- **SET EXERCISE**
Everything from the first line to the line containing "LOWER_TONGUE = 0.0055" is to be repeated exactly; nothing past it.

- **AVAILABLE DATA**
⁂
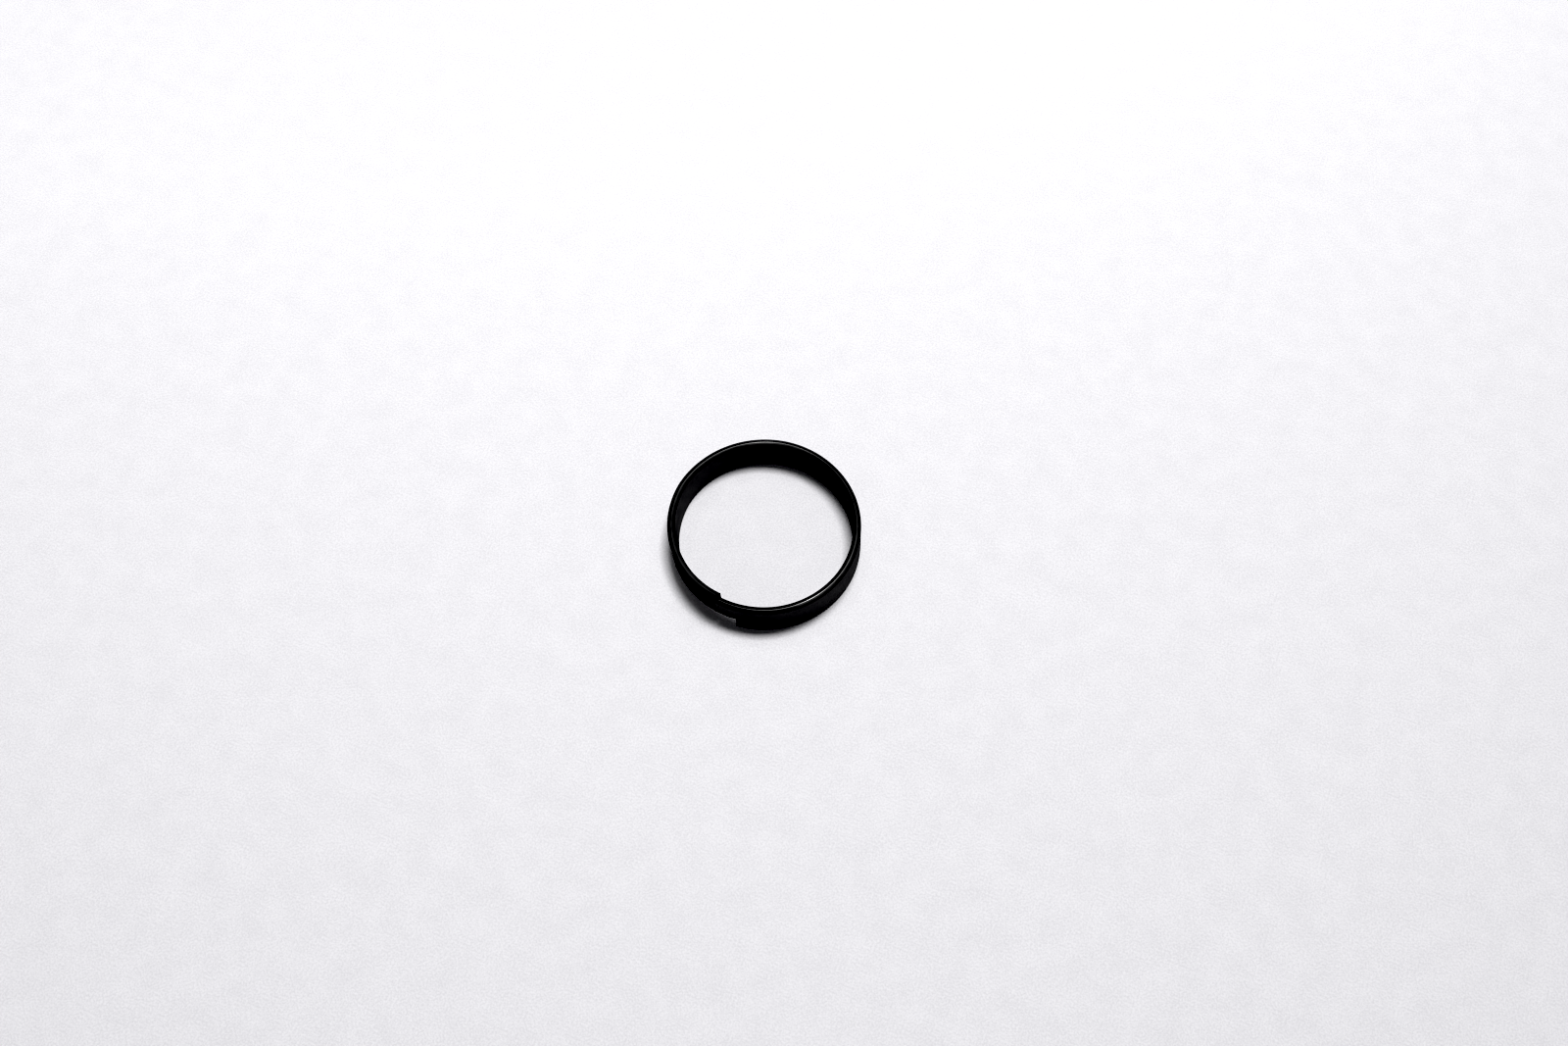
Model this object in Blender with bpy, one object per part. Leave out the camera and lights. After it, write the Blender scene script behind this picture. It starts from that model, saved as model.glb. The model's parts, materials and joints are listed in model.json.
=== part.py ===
"""Step-cut guide ring: one turn of a black filled-plastic bearing strip, 15 mm wide and 2.75 mm thick.

The strip flexes as a whole, so it is built as a chain of arc sections joined where it bends.
+Z is the ring axis, the lap joint faces -Y and the back section faces +Y.
"angle" is in degrees round the ring from the back, positive towards +X, the right side.
Lengths are in metres.
"""
import math

import bmesh
import bpy
from mathutils import Matrix, Vector

# Strip
OUTER_RADIUS = 0.03325        # free outside radius, for a 65 mm cylinder bore
THICKNESS = 0.00275           # radial thickness
HEIGHT = 0.015                # axial width
MID_RADIUS = OUTER_RADIUS - THICKNESS / 2.0
CORNER_ROUND = 0.0009         # rounded long edges, leaving a narrow flat land on each rim
CORNER_STEPS = 4              # facets per rounded corner
ARC_STEP = 3.0                # largest facet round the ring, degrees
SECTION_GAP = 0.0003          # clearance between neighbouring sections
HALF_GAP_ANGLE = math.degrees(SECTION_GAP / 2.0 / MID_RADIUS)
WELD_DISTANCE = 1e-6          # joins each end cap to the sides

# Lap joint: both ends run past -Y, the right one above the left one
SHOULDER = 174.5              # where the full height of each end stops
UPPER_TIP = 185.1             # where the right end's upper tongue stops
LOWER_TIP = 183.2             # where the left end's lower tongue stops
UPPER_TONGUE = 0.0054         # height of the upper tongue
LOWER_TONGUE = 0.0055         # height of the lower tongue

# Blocks that cut the steps, all larger than what they remove
CUT_LENGTH = 0.012            # along the strip, from the shoulder
CUT_DEPTH = 0.010             # across the thickness
CUT_OVERRUN = 0.006           # past the strip's rim
TANGENT_STEP = 0.2            # degrees either side used to find the strip's direction

# Bend of the left side, which leaves the true circle
TWIST = 0.084                 # greatest lean in radians; the twist also raises the end
TWIST_START = 62.0            # degrees from the back
INSET = 0.00093               # greatest distance drawn in
INSET_START = 83.5            # degrees from the back
INSET_SPAN = 128.0            # degrees until it would be back on the circle, past its tip

# Plastic: near-black, each section slightly lighter than the one before
FIRST_SHADE = 0.012
SHADE_STEP = 0.0004
BLUE_TINT = 1.02              # blue relative to red and green
ROUGHNESS = 0.38

# Sections of each side: name, start angle from the back. Each runs to the next one's start.
BACK_END = 15.0               # the back section reaches this far to each side
RIGHT_SECTIONS = [
    ("band_right_rear", BACK_END),
    ("band_right_upper_side", 45.0),
    ("band_right_lower_side", 75.0),
    ("band_right_front", 105.0),
    ("band_right_end_upper_tongue", 140.0),
]
LEFT_SECTIONS = [
    ("band_left_rear", BACK_END),
    ("band_left_upper_side", 40.0),
    ("band_left_side", 65.0),
    ("band_left_lower_side", 90.0),
    ("band_left_front", 117.0),
    ("band_left_end_lower_tongue", 145.0),
]


def clear_scene():
    for obj in list(bpy.data.objects):
        bpy.data.objects.remove(obj, do_unlink=True)
    for group in (bpy.data.meshes, bpy.data.curves, bpy.data.materials):
        for block in list(group):
            group.remove(block)


def add_collection(name):
    collection = bpy.data.collections.new(name)
    bpy.context.scene.collection.children.link(collection)
    return collection


# ---- shape of the strip ------------------------------------------------------------------------

def twisted_arc(angle):
    """Radians travelled since the twist began; zero before it and on the right side."""
    return math.radians(max(0.0, -angle - TWIST_START))


def lean(angle):
    """How far the strip's cross-section leans, in radians."""
    return TWIST * math.sin(twisted_arc(angle))


def centre_line(angle):
    """Middle of the strip's cross-section."""
    inset_progress = min(max((-angle - INSET_START) / INSET_SPAN, 0.0), 1.0)
    radius = MID_RADIUS - INSET * math.sin(math.pi * inset_progress)
    arc = twisted_arc(angle)
    z = HEIGHT / 2.0 + TWIST * MID_RADIUS * (arc - math.sin(arc))
    turn = math.radians(angle)
    return Vector((radius * math.sin(turn), radius * math.cos(turn), z))


def local_axes(angle, side):
    """Directions towards the strip's end, outwards and upwards, following the lean."""
    step = side * TANGENT_STEP
    along = (centre_line(angle + step) - centre_line(angle - step)).normalized()
    turn = math.radians(angle)
    radial = Vector((math.sin(turn), math.cos(turn), 0.0))
    radial = (radial - along * radial.dot(along)).normalized()
    upright = along.cross(radial) * side
    cos_lean, sin_lean = math.cos(lean(angle)), math.sin(lean(angle))
    outward = radial * cos_lean - upright * sin_lean
    upward = upright * cos_lean + radial * sin_lean
    return along, outward, upward


def add_poly_spline(curve, points):
    spline = curve.splines.new("POLY")
    spline.points.add(len(points) - 1)
    for spline_point, (x, y, z) in zip(spline.points, points):
        spline_point.co = (x, y, z, 1.0)
    return spline


def add_profile(helpers):
    """Cross-section as a flat closed curve: x across the thickness, y up the height."""
    centre_x = THICKNESS / 2.0 - CORNER_ROUND
    centre_y = HEIGHT / 2.0 - CORNER_ROUND
    # Corner centre x and y, direction in degrees where its arc starts
    corners = [
        (centre_x, centre_y, 0.0),
        (-centre_x, centre_y, 90.0),
        (-centre_x, -centre_y, 180.0),
        (centre_x, -centre_y, 270.0),
    ]
    points = []
    for x, y, start in corners:
        for i in range(CORNER_STEPS + 1):
            turn = math.radians(start + 90.0 * i / CORNER_STEPS)
            points.append((x + CORNER_ROUND * math.cos(turn), y + CORNER_ROUND * math.sin(turn), 0.0))
    curve = bpy.data.curves.new("strip_profile", "CURVE")
    curve.dimensions = "2D"
    add_poly_spline(curve, points).use_cyclic_u = True
    return add_helper("strip_profile", curve, helpers)


def add_helper(name, data, helpers):
    """Adds an object that shapes the strip but isn't part of it."""
    obj = bpy.data.objects.new(name, data)
    obj.hide_render = True
    obj.display_type = "WIRE"
    helpers.objects.link(obj)
    return obj


def sweep(name, first, last, profile, helpers):
    """Closed mesh of the strip between two angles, swept along the centre line."""
    count = max(2, math.ceil(abs(last - first) / ARC_STEP))
    angles = [first + (last - first) * i / count for i in range(count + 1)]
    path = bpy.data.curves.new(name + "_path", "CURVE")
    path.dimensions = "3D"
    path.twist_mode = "Z_UP"
    path.bevel_mode = "OBJECT"
    path.bevel_object = profile
    path.use_fill_caps = True
    spline = add_poly_spline(path, [centre_line(angle) for angle in angles])
    for spline_point, angle in zip(spline.points, angles):
        spline_point.tilt = lean(angle)
    obj = bpy.data.objects.new(name + "_path", path)
    helpers.objects.link(obj)
    bpy.context.view_layer.update()
    depsgraph = bpy.context.evaluated_depsgraph_get()
    mesh = bpy.data.meshes.new_from_object(obj.evaluated_get(depsgraph))
    bpy.data.objects.remove(obj, do_unlink=True)
    close_mesh(mesh)
    return mesh


def close_mesh(mesh):
    """Joins the caps to the sides, fills any end left open and turns every face outwards."""
    bm = bmesh.new()
    bm.from_mesh(mesh)
    bmesh.ops.remove_doubles(bm, verts=bm.verts, dist=WELD_DISTANCE)
    open_edges = [edge for edge in bm.edges if len(edge.link_faces) < 2]
    if open_edges:
        bmesh.ops.holes_fill(bm, edges=open_edges, sides=0)
    bmesh.ops.recalc_face_normals(bm, faces=bm.faces)
    for face in bm.faces:
        face.smooth = True
    bm.to_mesh(mesh)
    bm.free()


# ---- sections ----------------------------------------------------------------------------------

def plastic(name, shade):
    colour = (shade, shade, shade * BLUE_TINT, 1.0)
    material = bpy.data.materials.new(name)
    material.use_nodes = True
    shader = material.node_tree.nodes["Principled BSDF"]
    shader.inputs["Base Color"].default_value = colour
    shader.inputs["Roughness"].default_value = ROUGHNESS
    material.diffuse_color = colour
    return material


def add_section(name, mesh, origin, home, shade):
    """Adds a section with its origin at the given point of the centre line."""
    mesh.transform(Matrix.Translation(-origin))
    mesh.name = name
    mesh.materials.clear()
    mesh.materials.append(plastic(name + "_plastic", shade))
    section = bpy.data.objects.new(name, mesh)
    section.location = origin
    home.objects.link(section)
    return section


def cut_step(section, side, low, high, helpers):
    """Cuts a block off an end, past its shoulder, between two heights from mid height."""
    angle = side * SHOULDER
    along, outward, upward = local_axes(angle, side)
    middle = centre_line(angle) + along * (CUT_LENGTH / 2.0) + upward * ((low + high) / 2.0)
    axes = Matrix((along, outward, upward)).transposed().to_4x4()
    size = Matrix.Diagonal((CUT_LENGTH, CUT_DEPTH, high - low, 1.0))
    name = "step_cut_" + section.name
    mesh = bpy.data.meshes.new(name)
    bm = bmesh.new()
    bmesh.ops.create_cube(bm, size=1.0, matrix=Matrix.Translation(middle) @ axes @ size)
    # The axes are mirrored on the left side, which turns the faces inwards
    bmesh.ops.recalc_face_normals(bm, faces=bm.faces)
    bm.to_mesh(mesh)
    bm.free()
    modifier = section.modifiers.new("step_cut", "BOOLEAN")
    modifier.operation = "DIFFERENCE"
    modifier.solver = "EXACT"
    modifier.object = add_helper(name, mesh, helpers)


def main():
    clear_scene()
    home = add_collection("step_cut_guide_ring")
    helpers = add_collection("cutters")
    profile = add_profile(helpers)

    back_end = BACK_END - HALF_GAP_ANGLE
    mesh = sweep("band_back", -back_end, back_end, profile, helpers)
    add_section("band_back", mesh, centre_line(0.0), home, FIRST_SHADE)

    rim = HEIGHT / 2.0
    # Side, sections, tip angle, bottom and top of the block cut from its end
    sides = [
        (1.0, RIGHT_SECTIONS, UPPER_TIP, -rim - CUT_OVERRUN, rim - UPPER_TONGUE),
        (-1.0, LEFT_SECTIONS, LOWER_TIP, -rim + LOWER_TONGUE, rim + CUT_OVERRUN),
    ]
    shade = FIRST_SHADE
    for side, sections, tip, cut_low, cut_high in sides:
        ends = [start - HALF_GAP_ANGLE for _, start in sections[1:]] + [tip]
        for (name, start), end in zip(sections, ends):
            shade += SHADE_STEP
            mesh = sweep(name, side * (start + HALF_GAP_ANGLE), side * end, profile, helpers)
            section = add_section(name, mesh, centre_line(side * start), home, shade)
        # The last section of each side carries the tongue
        cut_step(section, side, cut_low, cut_high, helpers)
    bpy.context.view_layer.update()


main()
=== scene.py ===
# A split bearing ring: one black plastic strip bent into a circle, lying on white paper.
# The ring's axis is +Z and it rests on z = 0. The middle of the strip is at the back (+Y). Its
# right side runs round through +X and its left side through -X; the ends overlap in a step.
import bpy
import bmesh
import json
import math
import numpy as np
from mathutils import Matrix, Vector

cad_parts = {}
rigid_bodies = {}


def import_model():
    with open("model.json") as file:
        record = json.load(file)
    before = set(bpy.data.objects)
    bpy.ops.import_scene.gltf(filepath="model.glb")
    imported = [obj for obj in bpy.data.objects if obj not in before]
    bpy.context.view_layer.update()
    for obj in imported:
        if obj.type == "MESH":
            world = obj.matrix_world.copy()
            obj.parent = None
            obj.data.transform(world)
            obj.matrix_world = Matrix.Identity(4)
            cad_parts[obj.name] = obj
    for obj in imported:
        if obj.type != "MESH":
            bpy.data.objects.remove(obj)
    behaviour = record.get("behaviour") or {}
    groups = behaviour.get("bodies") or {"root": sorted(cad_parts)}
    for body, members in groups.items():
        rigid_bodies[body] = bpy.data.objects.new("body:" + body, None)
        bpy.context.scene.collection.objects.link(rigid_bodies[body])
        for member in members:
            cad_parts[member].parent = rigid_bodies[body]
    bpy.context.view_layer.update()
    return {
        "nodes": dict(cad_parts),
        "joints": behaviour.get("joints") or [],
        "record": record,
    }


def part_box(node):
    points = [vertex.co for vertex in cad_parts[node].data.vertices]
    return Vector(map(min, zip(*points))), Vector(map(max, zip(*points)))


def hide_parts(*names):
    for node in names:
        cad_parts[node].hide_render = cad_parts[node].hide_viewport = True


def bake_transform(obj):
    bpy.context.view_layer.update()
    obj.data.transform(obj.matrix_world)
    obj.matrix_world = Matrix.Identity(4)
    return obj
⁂
- **RESULT FOR THIS TASK**
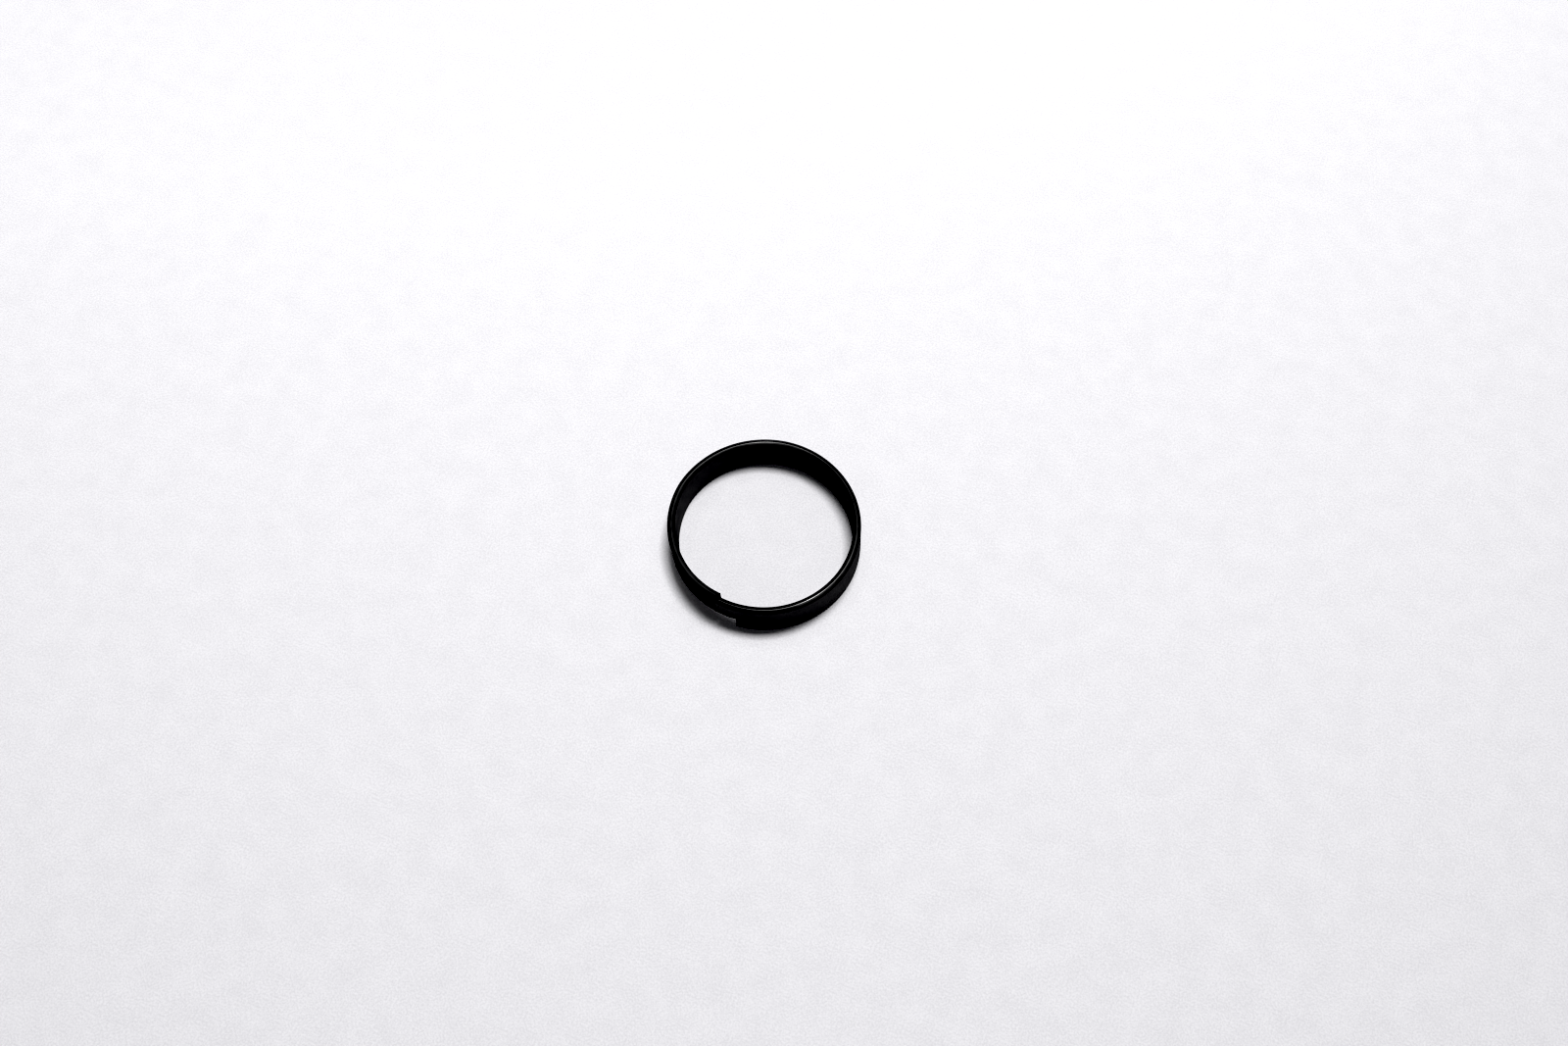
Model this object in Blender with bpy, one object per part. Leave out the camera and lights. After it, write the Blender scene script behind this picture. It starts from that model, saved as model.glb. The model's parts, materials and joints are listed in model.json.
=== part.py ===
"""Step-cut guide ring: one turn of a black filled-plastic bearing strip, 15 mm wide and 2.75 mm thick.

The strip flexes as a whole, so it is built as a chain of arc sections joined where it bends.
+Z is the ring axis, the lap joint faces -Y and the back section faces +Y.
"angle" is in degrees round the ring from the back, positive towards +X, the right side.
Lengths are in metres.
"""
import math

import bmesh
import bpy
from mathutils import Matrix, Vector

# Strip
OUTER_RADIUS = 0.03325        # free outside radius, for a 65 mm cylinder bore
THICKNESS = 0.00275           # radial thickness
HEIGHT = 0.015                # axial width
MID_RADIUS = OUTER_RADIUS - THICKNESS / 2.0
CORNER_ROUND = 0.0009         # rounded long edges, leaving a narrow flat land on each rim
CORNER_STEPS = 4              # facets per rounded corner
ARC_STEP = 3.0                # largest facet round the ring, degrees
SECTION_GAP = 0.0003          # clearance between neighbouring sections
HALF_GAP_ANGLE = math.degrees(SECTION_GAP / 2.0 / MID_RADIUS)
WELD_DISTANCE = 1e-6          # joins each end cap to the sides

# Lap joint: both ends run past -Y, the right one above the left one
SHOULDER = 174.5              # where the full height of each end stops
UPPER_TIP = 185.1             # where the right end's upper tongue stops
LOWER_TIP = 183.2             # where the left end's lower tongue stops
UPPER_TONGUE = 0.0054         # height of the upper tongue
LOWER_TONGUE = 0.0055         # height of the lower tongue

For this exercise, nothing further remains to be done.